August 29, 1920 Charles “Bird” Parker, Jr., jazz saxophonist and composer, was born in Kansas City, Kansas.
Parker began playing the saxophone at age 11 and by 1938 was touring nightclubs and other venues in the southwest. In 1939, Parker moved to New York City where on November 26, 1945 he led a recording session for the Savoy label, marketed as the “greatest jazz session ever”. During his career, Parker played a leading role in the development of bebop and his innovative approaches exercised enormous influence on his contemporaries. Parker died March 12, 1955.

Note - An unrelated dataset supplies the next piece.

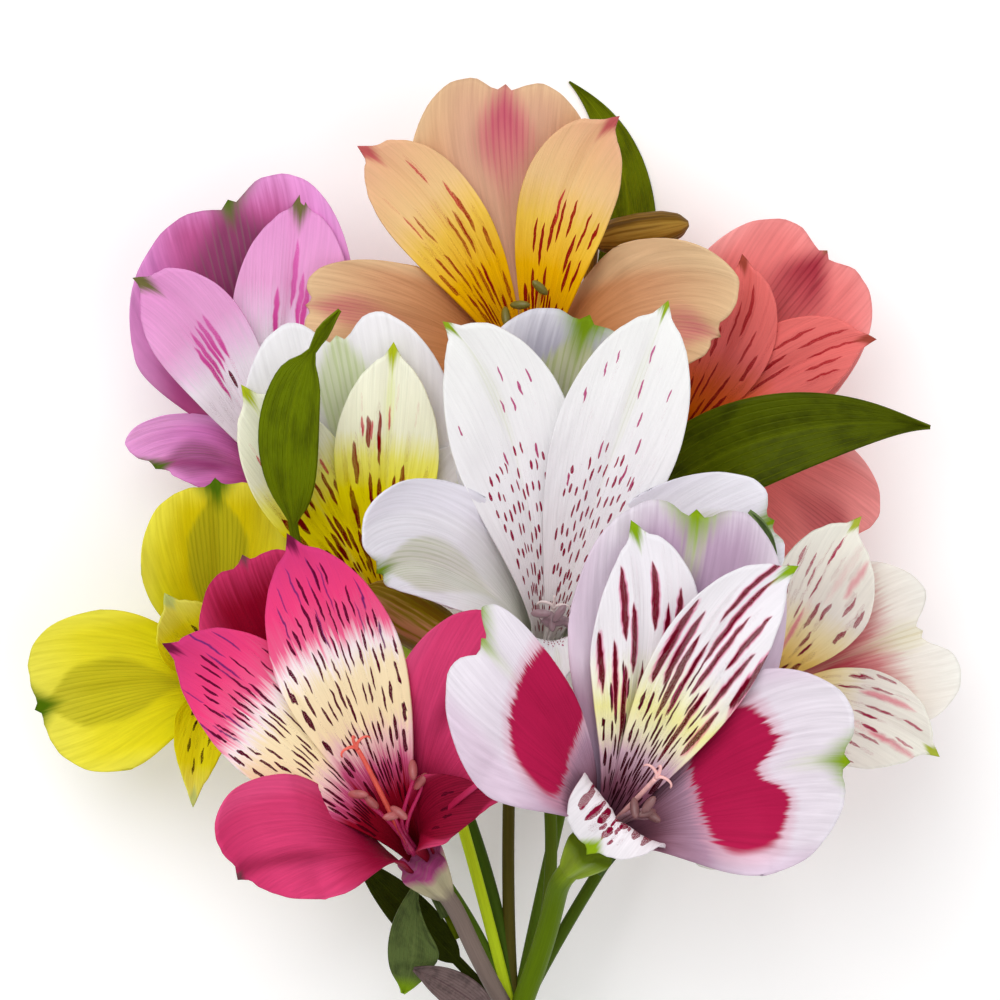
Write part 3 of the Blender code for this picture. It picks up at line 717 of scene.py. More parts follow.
def hollows(tepal, share, w, draws):
    """The crease along the midrib and the blade's slow unevenness, in mm towards its inner face."""
    open_blade = np.clip((share - 0.25) * 3, 0, 1)
    crease = -tepal.form.crease * np.exp(-((w / 1.5) ** 2)) * open_blade
    edge = np.abs(w) / tepal.half_width
    phase = draws.uniform(0, 6, 4)
    slow = 0.35 * np.sin(7 * share + phase[0]) * np.sin(3 * w / tepal.half_width + phase[1])
    fine = 0.16 * edge**2 * np.sin(23 * share + 4 * w / tepal.half_width + phase[2])
    pleats = 0.04 * np.sin(34 * w / tepal.half_width + 2 * np.sin(5 * share + phase[3]))
    return crease + (slow + fine + pleats) * open_blade


def blade_turn(tepal, forward, sideways):
    """The angle that the blade twists on its claw, given its direction at the widest place."""
    side = unit(sideways - forward * (forward @ sideways))
    inner = np.cross(forward, side)
    return tepal.faced_up * np.arctan2(-side[2], inner[2])


def curled(tepal, share, w, side, inner):
    """Offsets from the midrib: a rolled claw, a shallow belly above it and a waved edge."""
    form = tepal.form
    curl = CLAW_CURL * np.exp(-((share / CLAW_REACH) ** 2)) + form.belly * np.clip(share * 2, 0, 1)
    half = form.claw + (tepal.half_width - form.claw) * np.clip(share / form.shoulder, 0, 1)
    bend = curl / half
    out = np.sin(bend * w) / bend
    up = (1 - np.cos(bend * w)) / bend
    edge = np.abs(w) / tepal.half_width
    wave = form.ruffle * edge**2.5 * np.sin(9 * share + 1.3 * np.sign(w)) * np.clip(1.6 * share - 0.3, 0, 1)
    return side * out[..., None] + inner * (up + wave)[..., None]


# Meshes


def add_object(name, data):
    thing = bpy.data.objects.new(name, data)
    bpy.context.scene.collection.objects.link(thing)
    return thing


class Builder:
    """Collects grids and lofts, with their map coordinates, into one mesh."""

    def __init__(self):
        self.points, self.faces, self.maps, self.values = [], [], [], []
        self.count = 0

    def add(self, points, faces, coordinates, values):
        """coordinates is (n, 4): across and along the blade, across and along the veins."""
        points = np.asarray(points, float).reshape(-1, 3)
        self.points.append(points)
        self.faces += [tuple(i + self.count for i in face) for face in faces]
        self.maps.append(np.asarray(coordinates, float).reshape(-1, 4))
        self.values.append(np.broadcast_to(np.asarray(values, float), (len(points), 4)))
        self.count += len(points)

    def make(self, name):
        mesh = bpy.data.meshes.new(name)
        points = (np.vstack(self.points) + UMBEL_NODE) * MM
        mesh.from_pydata(points.tolist(), [], self.faces)
        maps = np.vstack(self.maps)
        corners = np.empty(len(mesh.loops), np.int32)
        mesh.loops.foreach_get("vertex_index", corners)
        for title, columns in (("blade", (0, 1)), ("vein", (2, 3))):
            layer = mesh.uv_layers.new(name=title)
            layer.data.foreach_set("uv", maps[corners][:, columns].astype(np.float32).ravel())
        tint = mesh.attributes.new("tint", "FLOAT_COLOR", "POINT")
        tint.data.foreach_set("color", np.vstack(self.values).astype(np.float32).ravel())
        mesh.shade_smooth()
        return add_object(name, mesh)


def grid_faces(rows, columns):
    index = np.arange(rows * columns).reshape(rows, columns)
    a, b = index[:-1, :-1].ravel(), index[:-1, 1:].ravel()
    c, d = index[1:, 1:].ravel(), index[1:, :-1].ravel()
    return np.stack([a, b, c, d], 1).tolist()


def thicken(thing, thickness):
    solidify = thing.modifiers.new("thickness", "SOLIDIFY")
    solidify.thickness = thickness * MM
    solidify.offset = 0


def loft(builder, path, radii, sides, values=(0, 0, 0, 1), shape=None):
    """A closed round body along a path. shape(angle, share) scales the radius round it."""
    path = np.asarray(path, float)
    radii = np.asarray(radii, float)
    tangents = directions(path)
    side = unit(np.cross(tangents[0], (0.31, 0.23, 0.92)))
    angles = np.arange(sides) * 2 * np.pi / sides
    shares = lengths_along(path) / lengths_along(path)[-1]
    rings, coordinates = [], []
    for centre, forward, radius, share in zip(path, tangents, radii, shares):
        side = unit(side - forward * (side @ forward))
        other = np.cross(forward, side)
        reach = radius * (shape(angles, share) if shape else np.ones(sides))
        ring = np.outer(reach * np.cos(angles), side) + np.outer(reach * np.sin(angles), other)
        rings.append(centre + ring)
        turn = angles / (2 * np.pi)
        coordinates.append(np.stack([turn, np.full(sides, share), turn, np.full(sides, share)], 1))
    points = np.vstack(rings)
    points[:, 2] = np.maximum(points[:, 2], SURFACE)
    faces = []
    for ring in range(len(path) - 1):
        for i in range(sides):
            j = (i + 1) % sides
            first, last = ring * sides, (ring + 1) * sides
            faces.append((first + i, first + j, last + j, last + i))
    faces.append(tuple(range(sides - 1, -1, -1)))
    faces.append(tuple(range(len(points) - sides, len(points))))
    builder.add(points, faces, np.vstack(coordinates), values)


# Materials


def linear(colour):
    """A linear colour with alpha from one of 0 to 255."""
    share = np.asarray(colour, float) / 255
    return (*np.where(share <= 0.04045, share / 12.92, ((share + 0.055) / 1.055) ** 2.4), 1.0)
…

The coroner who performed the autopsy mistakenly estimated Parker’s 34 year old body to be between 50 and 60 years of age. In 1979, Parker was posthumously inducted into the Big Band Hall of Fame, in 1984 he was honored with a Grammy Lifetime Achievement Award, in 1995 the United States Postal Service issued a commemorative postage stamp in his honor and in 2002 the Library of Congress honored his recording “Ko-Ko” (1945) by adding it to the National Recording Registry. Four of his recordings have been inducted into the Grammy Hall of Fame as having “qualitative or historical significance”.
A number of biographies have been written about Parker and in 1988 a biographical film, “Bird”, was released. A memorial to Parker, featuring a 10 foot tall bronze head, is located in Kansas City near the American Jazz Museum.